I had never even heard of that (although I'm by no means an avid chess player). I think I'll have a hard time convincing my friends that's a real rule.


The Wikipedia article is good at explaining the rationale. According to it, it was added around the time the two-space opening move for a pawn was added to balance the game.

Oddly, though Wikipedia deletes programming languages like Factor due to non-notability[1], editors get to go nuts on everything chess or Star Trek without recourse. If you want to know more about why things in chess are the way they are, Wikipedia is your pal.

[1]: http://en.wikipedia.org/wiki/Talk:Factor_(programming_langua...


wow, that factor notability discussion was a depressing read.


Yeah, I was actually going to use en passant, but I figured more people would understand the comment if I used castling.


They're both outside the norm enough. I remember the first time en passant was used on me (4th or 5th grade?), I thought it was made up.

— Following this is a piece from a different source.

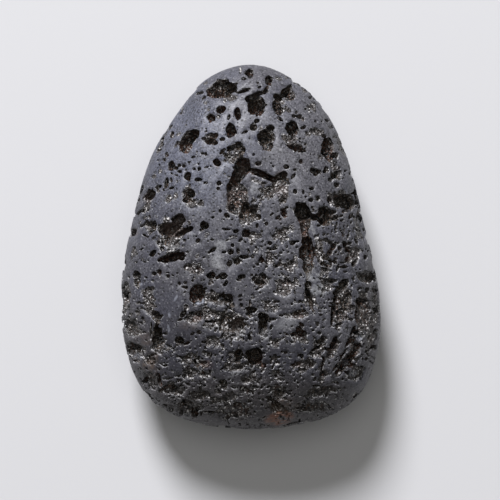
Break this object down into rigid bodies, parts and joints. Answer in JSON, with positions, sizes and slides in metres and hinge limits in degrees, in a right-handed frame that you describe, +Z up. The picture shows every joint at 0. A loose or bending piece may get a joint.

If you want to start an argument, stop someone from castling through check.


I've had people shout at me about making up rules after capturing en passant.


It's a little different than chess. Chess rules can be laid out in a few thousand words, including castling.

Right off the bat, you need to pick a set of words that are allowed. Tournaments play, of course, allow a small set of those odd two letter words. However, both sides have to agree on a word set up front. it's perfectly reasonable to pick a dictionary that doesn't recognize "za" as a real word for pizza. However, i think if transfire really wants to use "fu", he'd have to resort to urban dictionary for the word list. That also admits za, so it's kind of a lose lose there.


As a house rule (since none of us have any plans to ever competitively play Scrabble), the list of all legal two-letter words which came in our "deluxe Scrabble" instruction manual is available to all players at all times.

It has really helped cut down on the number of games where we get stuck or frustrated because there's "nowhere to move", both by making more moves legal, and helping us keep the board configuration more compact, while at the same time eliminating what we see as trivia (what 2-letter words are legal) vs. "regular English" in the games we play.


one of the world's largest tournaments, the annual king's cup tournament in bangkok, actually supplies 2, 3 and selected 4 letter word cheat sheets to all the players, to compensate for the fact that thai players use the north american rather than the world dictionary.


Aside; It's funny: I never though anyone actually used the word "za" seriously (for "pizza") until I saw it used in an episode of "The Office." When we saw that, my wife and I burst out laughing. Now we use it all the time ironically. In any event, I love the two letter words. For me, they give the game strategic depth.


I would imagine one of the writers of The Office is a Scrabble player - this timing is a bit too coincidental.

'za' was added in OSPD4, which was published in June 2005: http://www.merriam-webster.com/info/pr/2005-scrabble-diction...

Michael suggests ordering some za in Season 2 Episode 13 (The Secret) which aired in January 2006.


Been playing Scrabble casually for about a year, and I've found two letter words are where you get the most points. If there's a vowel beside a triple letter, often you can stick an X on there and get it 6 times. And X's have a ton of two letter words, at least in the dictionary I've been using. So maybe they're "offensive", but they seem to be a great way to score points.


That's what makes them so offensive. If you just got a tiny advantage from these obscure words it would be fine, but with the tournament scrabble ruleset, any player with higher strategic skill but who hasn't bothered to rote-memorize the wordlists will lose. Which makes it an unfun game.


"ap"; noun: An illegal two-letter word in Scrabble. E.g., "Hey, you can't play 'qk'; that's an ap!"